**TASK GOAL**
Extract every line of the material below and reproduce it faithfully.

**INFORMATION SHOWN**

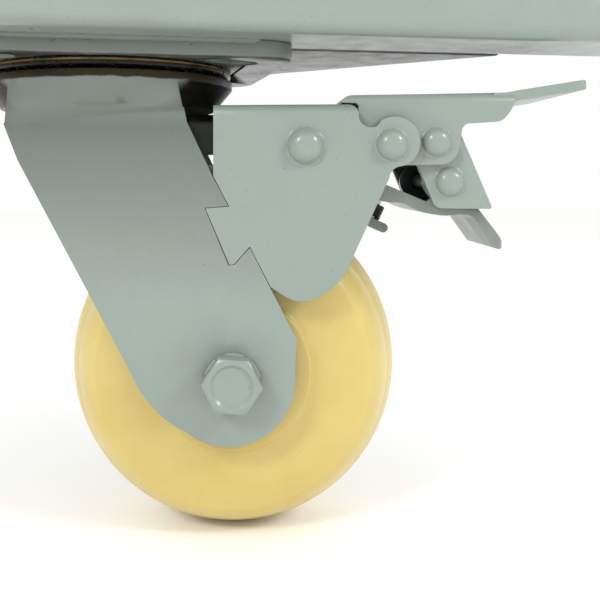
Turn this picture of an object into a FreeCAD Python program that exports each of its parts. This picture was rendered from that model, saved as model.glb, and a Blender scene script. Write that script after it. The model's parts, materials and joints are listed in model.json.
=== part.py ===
"""Swivel caster with a total-lock brake, welded under the corner of a rolling scaffold's base frame.

Frame: origin on the swivel axis at the top face of the mounting plate, +X along the front rail,
+Y towards the inside of the scaffold, +Z up. Millimetres.
Everything that turns about the swivel axis is drawn with the fork square to the rail and is then
turned by swivel_rest, the angle at which the caster stands. The wheel trails towards +X.
"""
import FreeCAD, Part
import Sketcher
import math
import os

Vector = FreeCAD.Vector
doc = FreeCAD.newDocument("scaffold_caster")

# ---------------------------------------------------------------- driving dimensions
DIMENSIONS = [
    ("swivel_rest", -10, "angle of the fork about the swivel axis, degrees"),
    ("rail_depth", 40, "rail section, across"),
    ("rail_height", 50, "rail section, upright"),
    ("rail_wall", 2.5, "rail wall"),
    ("rail_corner", 5, "rail outside corner radius"),
    ("rail_front", 68, "front face of the front rail, before the swivel axis"),
    ("rail_left", 72, "left end of the front rail, left of the swivel axis"),
    ("rail_right", 198, "right cut end of the front rail"),
    ("side_length", 196, "length of the side rail behind the front rail"),
    ("gusset_reach", 120, "x + y of the gusset's long edge"),
    ("gusset_thick", 5, "gusset plate"),
    ("plate_length", 127, "mounting plate along X"),
    ("plate_width", 101.6, "mounting plate along Y"),
    ("plate_thick", 6, "mounting plate"),
    ("plate_corner", 14, "mounting plate corner radius"),
    ("slot_width", 11, "width of the plate's bolt slots"),
    ("slot_in_x", 38.1, "slot's inner centre, half of the inner hole spacing along X"),
    ("slot_in_y", 38.1, "slot's inner centre, half of the inner hole spacing along Y"),
    ("slot_out_x", 46.0, "slot's outer centre along X"),
    ("slot_out_y", 33.3, "slot's outer centre along Y"),
    ("race_radius", 47, "outside radius of the fixed race"),
    ("race_base", 9.6, "underside of the fixed race below the plate's top"),
    ("rim_radius", 47.5, "outside radius of the fork crown's rim"),
    ("rim_top", 10.5, "top of the crown's rim below the plate's top"),
    ("rim_base", 13.4, "where the rim turns into the cone"),
    ("rim_wall", 3.6, "thickness of the rim"),
    ("flare_base", 25.3, "where the flare below the rim meets the upright leg, in the middle"),
    ("flare_slope", 5.3, "slope of that bend across the leg, degrees"),
    ("crown_top", 17.5, "top of the crown's floor"),
    ("crown_base", 21.5, "underside of the crown's floor"),
    ("ball_circle", 35, "radius of the main ball circle"),
    ("ball_radius", 3.15, "main balls"),
    ("small_ball_circle", 14, "radius of the lower ball circle"),
    ("small_ball_radius", 2.35, "lower balls"),
    ("kingpin_radius", 8, "kingpin shank"),
    ("kingpin_end", 43, "end of the kingpin below the plate's top"),
    ("ring_top", 28.2, "top of the toothed ring"),
    ("ring_base", 31.2, "underside of the toothed ring, where its teeth start"),
    ("ring_teeth", 3, "height of the ring's teeth"),
    ("ring_radius", 26, "outside radius of the toothed ring"),
    ("tooth_count", 24, "teeth round the ring"),
    ("leg_outer", 36, "outer face of each fork leg from the middle"),
    ("leg_thick", 4, "fork leg sheet"),
    ("axle_x", 48, "wheel axle behind the swivel axis"),
    ("axle_z", -117, "wheel axle height"),
    ("axle_radius", 6, "axle bolt"),
    ("wheel_radius", 61.5, "wheel, at the crown of its tread"),
    ("wheel_half", 25, "half of the wheel's width"),
    ("bearing_bore", 10, "bearing inner ring, bore radius"),
    ("bearing_radius", 22, "bearing outer ring, outside radius"),
    ("bearing_width", 14, "bearing width"),
    ("housing_thick", 3.5, "brake housing sheet"),
    ("housing_bend", 4, "outside bend radius of the brake housing"),
    ("lever_pivot_x", 73.4, "brake lever pivot"),
    ("lever_pivot_z", -36.0, "brake lever pivot"),
    ("pedal_pivot_x", 103.3, "pedal pivot"),
    ("pedal_pivot_z", -35.5, "pedal pivot"),
    ("link_pivot_x", 119.8, "pivot of the link on the pedal"),
    ("link_pivot_z", -34.5, "pivot of the link on the pedal"),
    ("knee_pivot_x", 125.2, "pivot of the link on the brake lever"),
    ("knee_pivot_z", -48.5, "pivot of the link on the brake lever"),
    ("pin_radius", 4, "lever and pedal pivot pins"),
    ("small_pin_radius", 3.5, "link pins"),
    ("pin_play", 0.05, "radial play of a pin in its hole"),
    ("knee_play", 0.5, "radial play of the knee pin in the brake lever"),
    ("pedal_outer", 31.5, "outer face of the pedal's flanges from the middle"),
    ("pedal_thick", 3, "pedal sheet"),
    ("pedal_bend", 4, "outside bend radius of the pedal"),
    ("pedal_travel", 24, "pedal stroke, degrees"),
    ("tread_half", 30.5, "half of the pedal tread's width"),
    ("link_outer", 28, "outer face of the link's flanges from the middle"),
    ("link_thick", 2.7, "link sheet"),
    ("link_bend", 3.5, "outside bend radius of the link"),
    ("lever_outer", 24.5, "outer face of the brake lever's flanges from the middle"),
    ("lever_thick", 3, "brake lever sheet"),
    ("lever_ratio", 0.3452, "turn of the brake lever for each degree of the pedal"),
    ("tongue_half", 20, "half of the release tongue's width"),
    ("shoe_outer", 21, "outer face of the brake shoe's flanges from the middle"),
    ("shoe_thick", 3.5, "brake shoe sheet"),
    ("tail_half", 9, "half of the width of the brake shoe's tail"),
    ("screw_radius", 2.5, "adjusting screw"),
    ("pawl_half", 8, "half of the swivel pawl's width"),
]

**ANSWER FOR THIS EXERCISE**
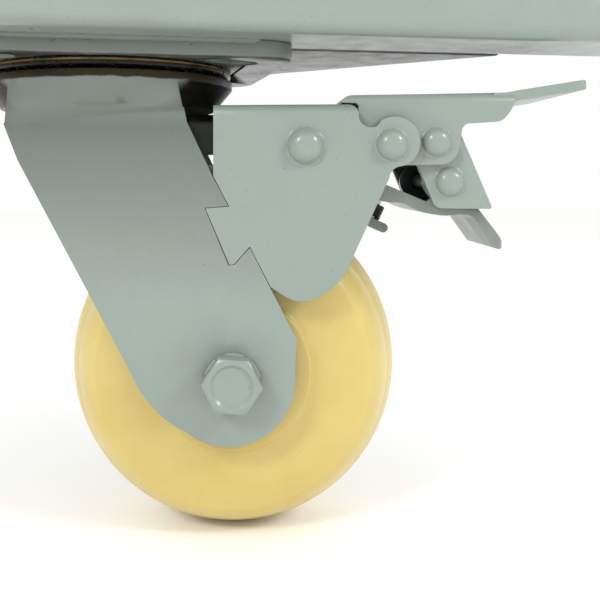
Turn this picture of an object into a FreeCAD Python program that exports each of its parts. This picture was rendered from that model, saved as model.glb, and a Blender scene script. Write that script after it. The model's parts, materials and joints are listed in model.json.
=== part.py ===
"""Swivel caster with a total-lock brake, welded under the corner of a rolling scaffold's base frame.

Frame: origin on the swivel axis at the top face of the mounting plate, +X along the front rail,
+Y towards the inside of the scaffold, +Z up. Millimetres.
Everything that turns about the swivel axis is drawn with the fork square to the rail and is then
turned by swivel_rest, the angle at which the caster stands. The wheel trails towards +X.
"""
import FreeCAD, Part
import Sketcher
import math
import os

Vector = FreeCAD.Vector
doc = FreeCAD.newDocument("scaffold_caster")

# ---------------------------------------------------------------- driving dimensions
DIMENSIONS = [
    ("swivel_rest", -10, "angle of the fork about the swivel axis, degrees"),
    ("rail_depth", 40, "rail section, across"),
    ("rail_height", 50, "rail section, upright"),
    ("rail_wall", 2.5, "rail wall"),
    ("rail_corner", 5, "rail outside corner radius"),
    ("rail_front", 68, "front face of the front rail, before the swivel axis"),
    ("rail_left", 72, "left end of the front rail, left of the swivel axis"),
    ("rail_right", 198, "right cut end of the front rail"),
    ("side_length", 196, "length of the side rail behind the front rail"),
    ("gusset_reach", 120, "x + y of the gusset's long edge"),
    ("gusset_thick", 5, "gusset plate"),
    ("plate_length", 127, "mounting plate along X"),
    ("plate_width", 101.6, "mounting plate along Y"),
    ("plate_thick", 6, "mounting plate"),
    ("plate_corner", 14, "mounting plate corner radius"),
    ("slot_width", 11, "width of the plate's bolt slots"),
    ("slot_in_x", 38.1, "slot's inner centre, half of the inner hole spacing along X"),
    ("slot_in_y", 38.1, "slot's inner centre, half of the inner hole spacing along Y"),
    ("slot_out_x", 46.0, "slot's outer centre along X"),
    ("slot_out_y", 33.3, "slot's outer centre along Y"),
    ("race_radius", 47, "outside radius of the fixed race"),
    ("race_base", 9.6, "underside of the fixed race below the plate's top"),
    ("rim_radius", 47.5, "outside radius of the fork crown's rim"),
    ("rim_top", 10.5, "top of the crown's rim below the plate's top"),
    ("rim_base", 13.4, "where the rim turns into the cone"),
    ("rim_wall", 3.6, "thickness of the rim"),
    ("flare_base", 25.3, "where the flare below the rim meets the upright leg, in the middle"),
    ("flare_slope", 5.3, "slope of that bend across the leg, degrees"),
    ("crown_top", 17.5, "top of the crown's floor"),
    ("crown_base", 21.5, "underside of the crown's floor"),
    ("ball_circle", 35, "radius of the main ball circle"),
    ("ball_radius", 3.15, "main balls"),
    ("small_ball_circle", 14, "radius of the lower ball circle"),
    ("small_ball_radius", 2.35, "lower balls"),
    ("kingpin_radius", 8, "kingpin shank"),
    ("kingpin_end", 43, "end of the kingpin below the plate's top"),
    ("ring_top", 28.2, "top of the toothed ring"),
    ("ring_base", 31.2, "underside of the toothed ring, where its teeth start"),
    ("ring_teeth", 3, "height of the ring's teeth"),
    ("ring_radius", 26, "outside radius of the toothed ring"),
    ("tooth_count", 24, "teeth round the ring"),
    ("leg_outer", 36, "outer face of each fork leg from the middle"),
    ("leg_thick", 4, "fork leg sheet"),
    ("axle_x", 48, "wheel axle behind the swivel axis"),
    ("axle_z", -117, "wheel axle height"),
    ("axle_radius", 6, "axle bolt"),
    ("wheel_radius", 61.5, "wheel, at the crown of its tread"),
    ("wheel_half", 25, "half of the wheel's width"),
    ("bearing_bore", 10, "bearing inner ring, bore radius"),
    ("bearing_radius", 22, "bearing outer ring, outside radius"),
    ("bearing_width", 14, "bearing width"),
    ("housing_thick", 3.5, "brake housing sheet"),
    ("housing_bend", 4, "outside bend radius of the brake housing"),
    ("lever_pivot_x", 73.4, "brake lever pivot"),
    ("lever_pivot_z", -36.0, "brake lever pivot"),
    ("pedal_pivot_x", 103.3, "pedal pivot"),
    ("pedal_pivot_z", -35.5, "pedal pivot"),
    ("link_pivot_x", 119.8, "pivot of the link on the pedal"),
    ("link_pivot_z", -34.5, "pivot of the link on the pedal"),
    ("knee_pivot_x", 125.2, "pivot of the link on the brake lever"),
    ("knee_pivot_z", -48.5, "pivot of the link on the brake lever"),
    ("pin_radius", 4, "lever and pedal pivot pins"),
    ("small_pin_radius", 3.5, "link pins"),
    ("pin_play", 0.05, "radial play of a pin in its hole"),
    ("knee_play", 0.5, "radial play of the knee pin in the brake lever"),
    ("pedal_outer", 31.5, "outer face of the pedal's flanges from the middle"),
    ("pedal_thick", 3, "pedal sheet"),
    ("pedal_bend", 4, "outside bend radius of the pedal"),
    ("pedal_travel", 24, "pedal stroke, degrees"),
    ("tread_half", 30.5, "half of the pedal tread's width"),
    ("link_outer", 28, "outer face of the link's flanges from the middle"),
    ("link_thick", 2.7, "link sheet"),
    ("link_bend", 3.5, "outside bend radius of the link"),
    ("lever_outer", 24.5, "outer face of the brake lever's flanges from the middle"),
    ("lever_thick", 3, "brake lever sheet"),
    ("lever_ratio", 0.3452, "turn of the brake lever for each degree of the pedal"),
    ("tongue_half", 20, "half of the release tongue's width"),
    ("shoe_outer", 21, "outer face of the brake shoe's flanges from the middle"),
    ("shoe_thick", 3.5, "brake shoe sheet"),
    ("tail_half", 9, "half of the width of the brake shoe's tail"),
    ("screw_radius", 2.5, "adjusting screw"),
    ("pawl_half", 8, "half of the swivel pawl's width"),
]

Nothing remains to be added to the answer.